• [Task to complete]
Keep to the lines between the one holding "the Z axis." and the one holding "before = set(bpy.data.objects)", inclusive, and write them out exactly.

• [Data to use]
----

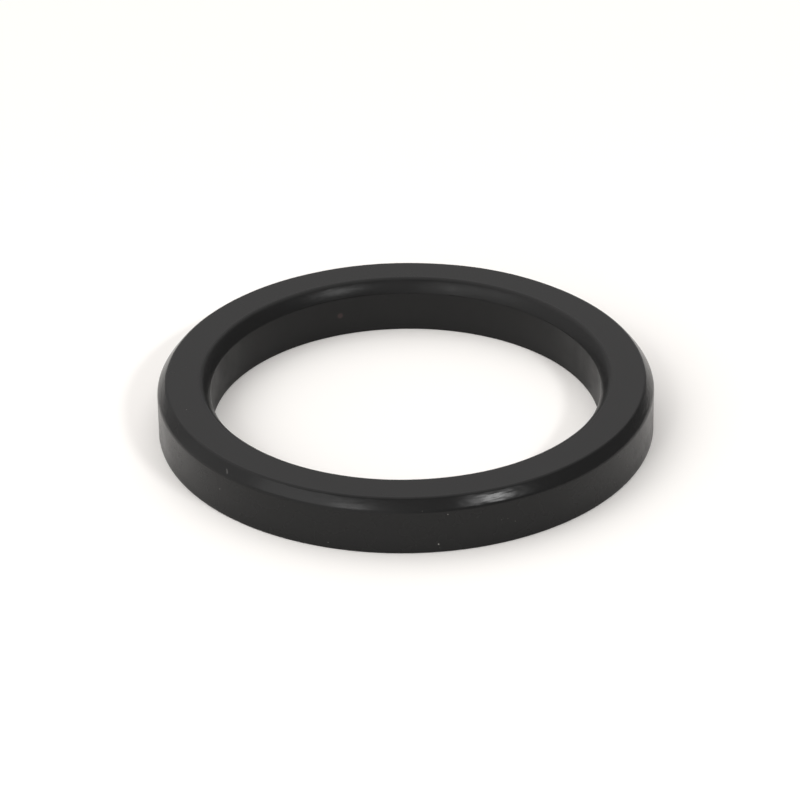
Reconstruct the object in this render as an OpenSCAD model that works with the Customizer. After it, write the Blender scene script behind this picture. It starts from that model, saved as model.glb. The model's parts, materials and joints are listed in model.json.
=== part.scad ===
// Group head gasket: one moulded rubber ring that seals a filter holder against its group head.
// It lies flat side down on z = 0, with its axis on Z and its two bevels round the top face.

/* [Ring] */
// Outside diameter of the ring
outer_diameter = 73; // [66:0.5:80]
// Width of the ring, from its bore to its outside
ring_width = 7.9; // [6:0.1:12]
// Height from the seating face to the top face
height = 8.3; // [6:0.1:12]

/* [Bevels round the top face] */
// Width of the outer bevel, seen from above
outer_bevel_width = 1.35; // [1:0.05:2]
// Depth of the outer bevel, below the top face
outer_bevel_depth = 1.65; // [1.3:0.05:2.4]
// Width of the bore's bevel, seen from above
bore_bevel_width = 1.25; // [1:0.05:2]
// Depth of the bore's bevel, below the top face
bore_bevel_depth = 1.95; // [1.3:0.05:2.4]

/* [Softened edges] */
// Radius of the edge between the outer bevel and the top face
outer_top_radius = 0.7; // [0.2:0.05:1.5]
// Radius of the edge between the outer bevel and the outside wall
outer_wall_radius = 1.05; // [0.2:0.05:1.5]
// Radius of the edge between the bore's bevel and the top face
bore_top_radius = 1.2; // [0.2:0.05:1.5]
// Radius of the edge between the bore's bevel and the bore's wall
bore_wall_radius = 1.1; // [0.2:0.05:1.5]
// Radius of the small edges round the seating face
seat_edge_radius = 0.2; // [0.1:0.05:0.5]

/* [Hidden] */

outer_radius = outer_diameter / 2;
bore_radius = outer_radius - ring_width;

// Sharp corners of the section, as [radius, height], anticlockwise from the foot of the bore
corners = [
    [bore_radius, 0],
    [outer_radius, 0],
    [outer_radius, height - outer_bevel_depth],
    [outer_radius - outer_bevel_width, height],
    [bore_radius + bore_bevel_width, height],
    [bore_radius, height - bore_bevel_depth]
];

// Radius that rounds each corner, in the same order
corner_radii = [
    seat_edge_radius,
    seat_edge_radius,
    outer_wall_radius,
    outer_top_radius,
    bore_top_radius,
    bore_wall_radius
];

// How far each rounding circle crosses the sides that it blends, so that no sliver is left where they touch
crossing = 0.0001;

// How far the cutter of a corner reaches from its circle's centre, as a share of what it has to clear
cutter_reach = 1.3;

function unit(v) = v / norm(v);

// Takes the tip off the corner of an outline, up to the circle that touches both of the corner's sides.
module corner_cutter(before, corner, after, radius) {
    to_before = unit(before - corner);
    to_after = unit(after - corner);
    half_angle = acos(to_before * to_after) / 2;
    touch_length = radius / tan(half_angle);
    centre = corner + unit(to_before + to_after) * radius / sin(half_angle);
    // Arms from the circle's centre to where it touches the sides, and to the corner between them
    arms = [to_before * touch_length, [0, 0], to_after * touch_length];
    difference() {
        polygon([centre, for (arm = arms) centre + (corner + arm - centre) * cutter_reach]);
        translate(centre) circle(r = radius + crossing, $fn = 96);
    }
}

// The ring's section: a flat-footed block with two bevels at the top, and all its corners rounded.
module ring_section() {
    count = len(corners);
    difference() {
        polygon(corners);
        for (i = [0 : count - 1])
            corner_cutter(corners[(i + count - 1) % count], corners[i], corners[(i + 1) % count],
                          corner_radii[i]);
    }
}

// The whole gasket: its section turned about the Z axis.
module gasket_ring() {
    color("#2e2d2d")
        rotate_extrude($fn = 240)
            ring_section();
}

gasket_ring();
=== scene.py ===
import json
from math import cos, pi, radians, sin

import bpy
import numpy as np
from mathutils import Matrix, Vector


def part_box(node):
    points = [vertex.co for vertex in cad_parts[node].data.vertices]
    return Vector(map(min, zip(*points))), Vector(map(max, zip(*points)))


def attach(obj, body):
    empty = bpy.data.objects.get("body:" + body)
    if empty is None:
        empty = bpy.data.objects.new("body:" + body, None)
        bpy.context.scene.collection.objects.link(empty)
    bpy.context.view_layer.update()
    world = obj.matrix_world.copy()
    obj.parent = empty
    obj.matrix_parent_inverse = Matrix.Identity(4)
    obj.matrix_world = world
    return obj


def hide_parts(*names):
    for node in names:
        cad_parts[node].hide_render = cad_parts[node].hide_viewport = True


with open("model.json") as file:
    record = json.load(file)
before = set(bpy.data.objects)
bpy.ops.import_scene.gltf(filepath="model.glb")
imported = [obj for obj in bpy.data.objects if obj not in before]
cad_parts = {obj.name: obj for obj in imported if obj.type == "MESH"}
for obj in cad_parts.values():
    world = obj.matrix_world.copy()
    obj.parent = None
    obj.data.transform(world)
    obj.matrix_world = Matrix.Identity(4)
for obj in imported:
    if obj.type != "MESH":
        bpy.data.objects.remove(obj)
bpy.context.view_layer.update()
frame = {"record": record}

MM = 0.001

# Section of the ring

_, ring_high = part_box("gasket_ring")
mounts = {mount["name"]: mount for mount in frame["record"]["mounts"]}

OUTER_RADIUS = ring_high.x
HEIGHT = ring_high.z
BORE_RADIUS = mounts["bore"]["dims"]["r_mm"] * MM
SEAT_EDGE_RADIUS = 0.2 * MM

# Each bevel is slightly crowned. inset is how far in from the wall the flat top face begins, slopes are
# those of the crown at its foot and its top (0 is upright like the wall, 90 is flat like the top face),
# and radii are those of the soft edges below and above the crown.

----

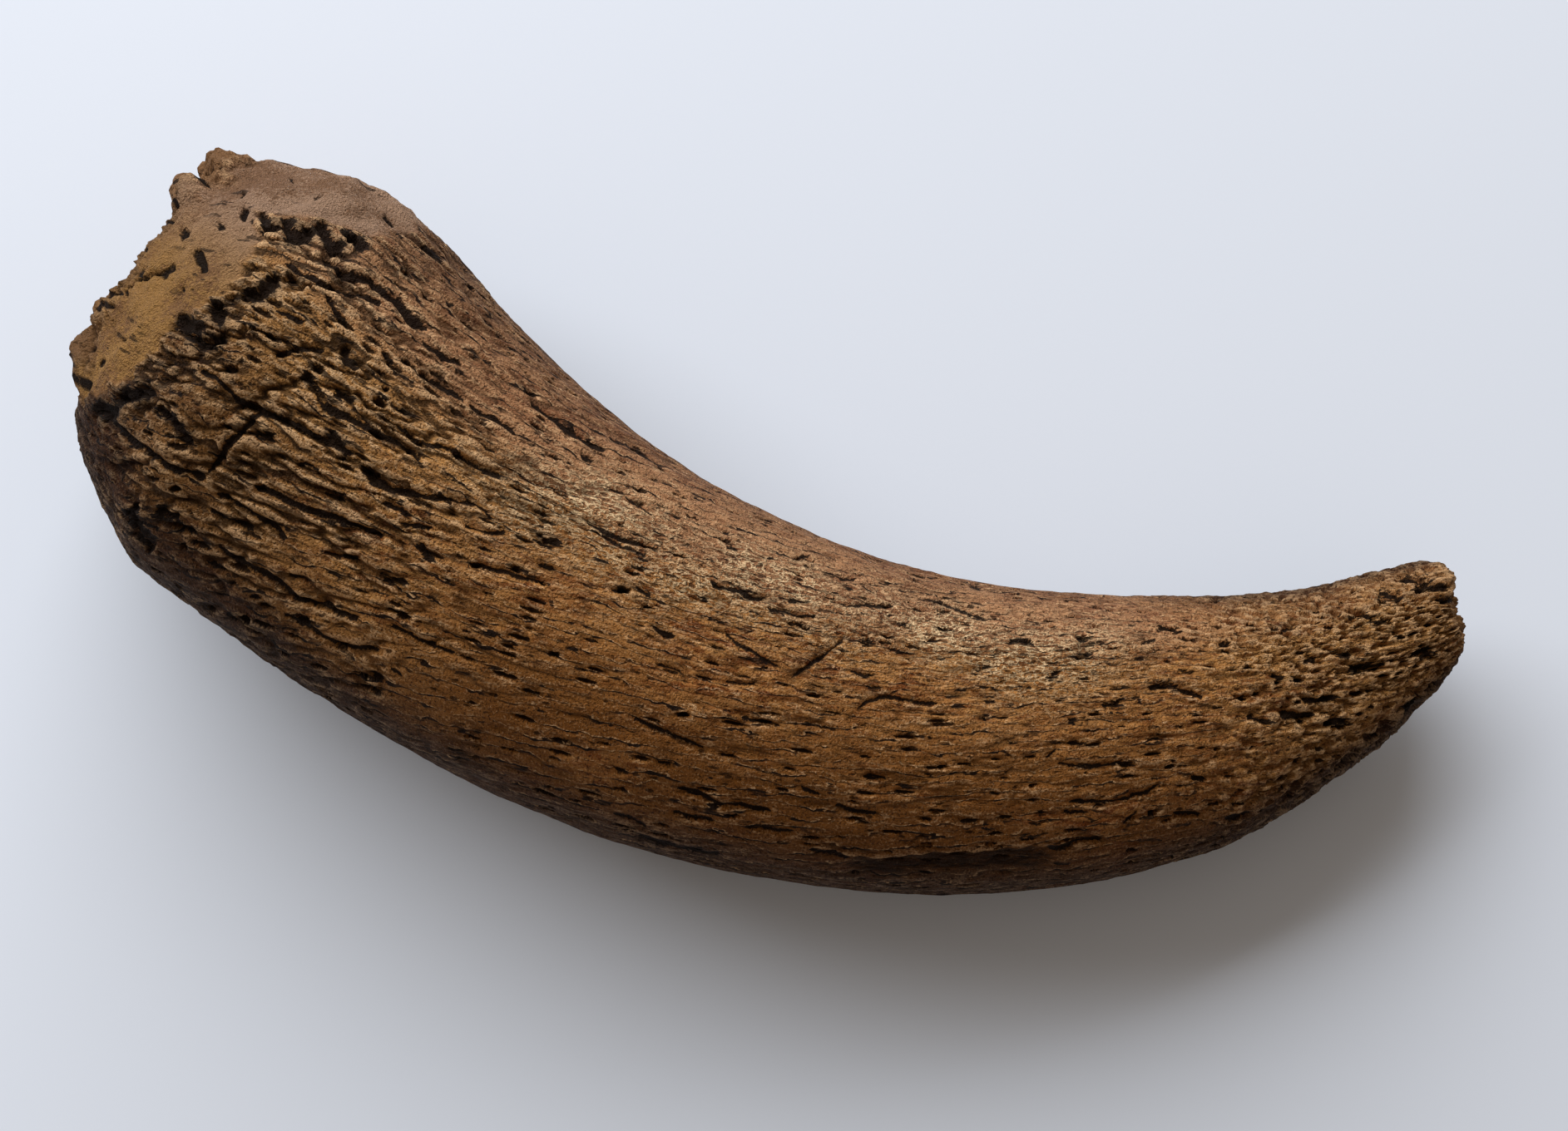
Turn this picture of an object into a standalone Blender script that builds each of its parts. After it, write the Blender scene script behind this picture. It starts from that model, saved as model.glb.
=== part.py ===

----

• [Answer to the exercise]
// The whole gasket: its section turned about the Z axis.
module gasket_ring() {
    color("#2e2d2d")
        rotate_extrude($fn = 240)
            ring_section();
}

gasket_ring();
=== scene.py ===
import json
from math import cos, pi, radians, sin

import bpy
import numpy as np
from mathutils import Matrix, Vector


def part_box(node):
    points = [vertex.co for vertex in cad_parts[node].data.vertices]
    return Vector(map(min, zip(*points))), Vector(map(max, zip(*points)))


def attach(obj, body):
    empty = bpy.data.objects.get("body:" + body)
    if empty is None:
        empty = bpy.data.objects.new("body:" + body, None)
        bpy.context.scene.collection.objects.link(empty)
    bpy.context.view_layer.update()
    world = obj.matrix_world.copy()
    obj.parent = empty
    obj.matrix_parent_inverse = Matrix.Identity(4)
    obj.matrix_world = world
    return obj


def hide_parts(*names):
    for node in names:
        cad_parts[node].hide_render = cad_parts[node].hide_viewport = True


with open("model.json") as file:
    record = json.load(file)
before = set(bpy.data.objects)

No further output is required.